• WHAT YOU HAVE TO DO
Give the listing below again in full, exactly as written.

***

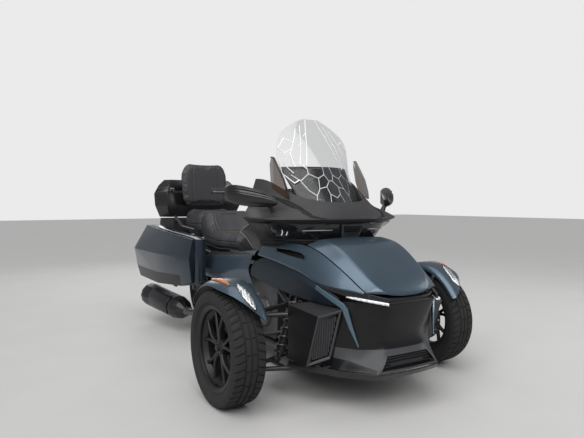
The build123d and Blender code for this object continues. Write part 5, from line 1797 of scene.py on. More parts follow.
@dataclass
class Mirrors:
    """The two ribbed mirrors on their arms."""

    # each row: y, middle x, middle z, depth and height of the housing
    rows: tuple[tuple[float, float, float, float, float], ...] = (
        (384, -38, 982, 30, 20), (388, -42, 984, 58, 42), (408, -64, 990, 88, 66), (440, -100, 1002, 112, 90),
        (480, -146, 1012, 118, 104), (520, -190, 1022, 118, 110), (548, -228, 1030, 98, 104),
        (565, -252, 1035, 70, 86), (571, -260, 1036, 44, 54),
    )
    # each row: forward and upward shares of the section's points
    section: tuple[Pair, ...] = (
        (0.5, -0.05), (0.485, 0.07), (0.42, 0.11), (0.40, 0.22), (0.31, 0.26), (0.27, 0.37), (0.16, 0.40),
        (0.06, 0.5), (-0.2, 0.48), (-0.48, 0.42), (-0.54, 0.34), (-0.54, -0.3), (-0.48, -0.4), (-0.2, -0.5),
        (0.1, -0.48), (0.36, -0.32), (0.46, -0.2),
    )

    def mirror(self, side: Side) -> None:
        """One mirror's housing, ribs, glass, arm and boot.

        Args:
            side: the side of the vehicle.
        """
        rows = [[(x + deep * u, y, z + tall * v) for u, v in self.section] for y, x, z, deep, tall in self.rows]
        bar(side.lines(rows)).piece("mirror_housing_" + side.word, GLOSS, nodes=side.first("mirrors"), smooth=80,
                                    rounds=2)
        ribs = BMeshPiece()
        for u, v in ((0.44, 0.12), (0.335, 0.295), (0.19, 0.405)):
            ribs.tube(side.line([(x + deep * u, y, z + tall * v) for y, x, z, deep, tall in self.rows[2:8]]),
                      (1.2, 2.6, 3.2, 3.2, 2.6, 1.2), 10)
        ribs.piece("mirror_ribs_" + side.word, GLOSS, smooth=60)
        rows = [[(x - deep * u, y, z + tall * v) for u, v in ((0.545, 0.33), (0.55, 0.0), (0.545, -0.29))]
                for y, x, z, deep, tall in self.rows[3:7]]
        BMeshPiece().loft(side.lines(rows)).crease(amount=0.6).piece("mirror_glass_" + side.word, MIRROR, rounds=2,
                                                                     wall=2.0, offset=0.0)
        arm = [(-70, 366, 905), (-74, 376, 930), (-78, 390, 952), (-80, 404, 968), (-84, 418, 982)]
        BMeshPiece().tube(side.line(arm), (22, 17, 14, 14, 17), 20, flat=0.8).piece(
            "mirror_arm_" + side.word, SATIN, smooth=40)
        boot = [(-69, 362, 897), (-71, 369, 909), (-72, 372, 915)]
        BMeshPiece().tube(side.line(boot), (30, 27, 21), 24).piece("mirror_boot_" + side.word, BLACK, smooth=30)

    def build(self, frame: dict) -> None:
        """Build both mirrors."""
        both(self.mirror)
        LOG.info("mirrors: housings, glasses and arms")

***

• SOLUTION FOR THIS EXERCISE
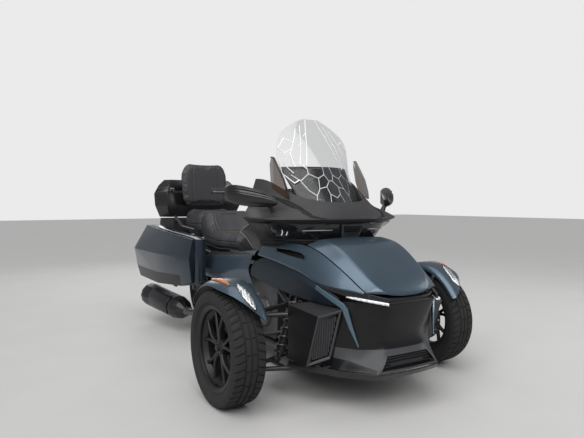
The build123d and Blender code for this object continues. Write part 5, from line 1797 of scene.py on. More parts follow.
@dataclass
class Mirrors:
    """The two ribbed mirrors on their arms."""

    # each row: y, middle x, middle z, depth and height of the housing
    rows: tuple[tuple[float, float, float, float, float], ...] = (
        (384, -38, 982, 30, 20), (388, -42, 984, 58, 42), (408, -64, 990, 88, 66), (440, -100, 1002, 112, 90),
        (480, -146, 1012, 118, 104), (520, -190, 1022, 118, 110), (548, -228, 1030, 98, 104),
        (565, -252, 1035, 70, 86), (571, -260, 1036, 44, 54),
    )
    # each row: forward and upward shares of the section's points
    section: tuple[Pair, ...] = (
        (0.5, -0.05), (0.485, 0.07), (0.42, 0.11), (0.40, 0.22), (0.31, 0.26), (0.27, 0.37), (0.16, 0.40),
        (0.06, 0.5), (-0.2, 0.48), (-0.48, 0.42), (-0.54, 0.34), (-0.54, -0.3), (-0.48, -0.4), (-0.2, -0.5),
        (0.1, -0.48), (0.36, -0.32), (0.46, -0.2),
    )

    def mirror(self, side: Side) -> None:
        """One mirror's housing, ribs, glass, arm and boot.

        Args:
            side: the side of the vehicle.
        """
        rows = [[(x + deep * u, y, z + tall * v) for u, v in self.section] for y, x, z, deep, tall in self.rows]
        bar(side.lines(rows)).piece("mirror_housing_" + side.word, GLOSS, nodes=side.first("mirrors"), smooth=80,
                                    rounds=2)
        ribs = BMeshPiece()
        for u, v in ((0.44, 0.12), (0.335, 0.295), (0.19, 0.405)):
            ribs.tube(side.line([(x + deep * u, y, z + tall * v) for y, x, z, deep, tall in self.rows[2:8]]),
                      (1.2, 2.6, 3.2, 3.2, 2.6, 1.2), 10)
        ribs.piece("mirror_ribs_" + side.word, GLOSS, smooth=60)
        rows = [[(x - deep * u, y, z + tall * v) for u, v in ((0.545, 0.33), (0.55, 0.0), (0.545, -0.29))]
                for y, x, z, deep, tall in self.rows[3:7]]
        BMeshPiece().loft(side.lines(rows)).crease(amount=0.6).piece("mirror_glass_" + side.word, MIRROR, rounds=2,
                                                                     wall=2.0, offset=0.0)
        arm = [(-70, 366, 905), (-74, 376, 930), (-78, 390, 952), (-80, 404, 968), (-84, 418, 982)]
        BMeshPiece().tube(side.line(arm), (22, 17, 14, 14, 17), 20, flat=0.8).piece(
            "mirror_arm_" + side.word, SATIN, smooth=40)
        boot = [(-69, 362, 897), (-71, 369, 909), (-72, 372, 915)]
        BMeshPiece().tube(side.line(boot), (30, 27, 21), 24).piece("mirror_boot_" + side.word, BLACK, smooth=30)

    def build(self, frame: dict) -> None:
        """Build both mirrors."""
        both(self.mirror)
        LOG.info("mirrors: housings, glasses and arms")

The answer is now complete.